幕末維新期から明治の歴史を大人になって学びを深めたあとにこの写真を見て、鳥肌が立つほどの興奮をおぼえた。
写真に焼き付けられている、撮影の日と思われる日付は明治37年2月9日。
日露戦争の開戦の翌日だ。
想像するにこの写真は、地元で待機していた兵が招集されて配属部隊に駆け付けるところであろう。
おそらく、開戦時に士官であった祖父ら職業軍人らは部隊にいたであろうから、この写真の船には乗っていなかったであろう。
興味深いのは、当時と変わらない「常夜灯」に対し、現在の大波止付近はまだ埋め立ても建設もされておらず、石をくみ上げた小さな埠頭があるだけだ。
また、浮桟橋の設備もなく、浚渫もされていなかったのであろう、沖合の汽船に向けてハシケで移動している。
もっとも心を打ったのは、背を見せて写っている二人の男の「見えない手」の様子だ。
ひじの張り方から見て、合掌しているようにしか見えない。
この後の日本海海戦の時に、旗艦三笠に掲揚されたZ旗に込められた指令メッセージの「皇国の興廃此の一戦に在り、各員一層奮励努力せよ」 の一文からもわかるように、この戦に敗れれば国も国民も外国の支配を受けることになるという緊迫した空気と、国を守るために戦地に向かう兵たちに向かって祈らずにはいられない切実な自然の情が伝わって来る。
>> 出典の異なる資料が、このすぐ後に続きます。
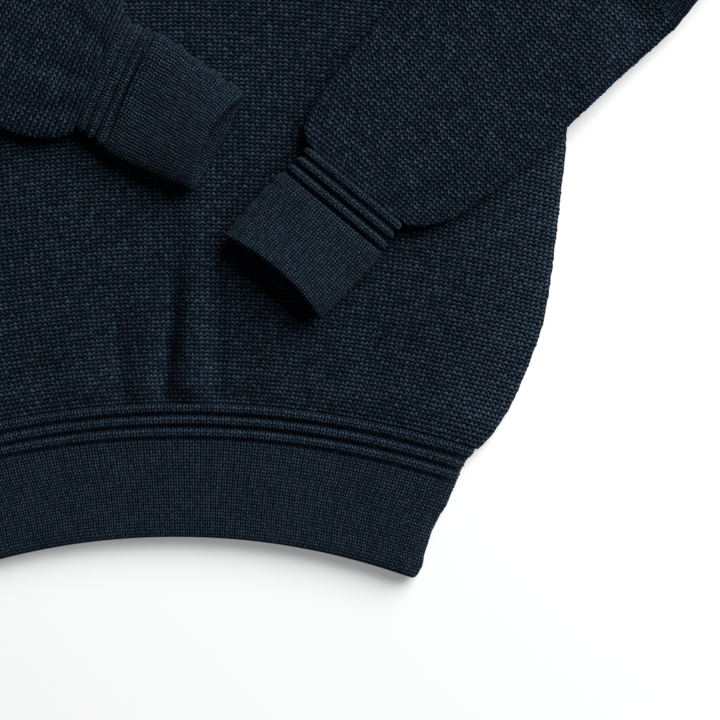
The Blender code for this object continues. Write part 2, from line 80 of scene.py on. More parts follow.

このころ、福江にも、その空に「坂の上の雲」を見ていた人たちがいたのだと
、司馬遼太郎の小説世界とこの写真が心の中で重なる。
《常夜灯》
この港のそばに今でもの残る石田城(福江城)を建設する際に、当時、浜であった現在の城地の工事を容易にするために築かれた消波堤だという。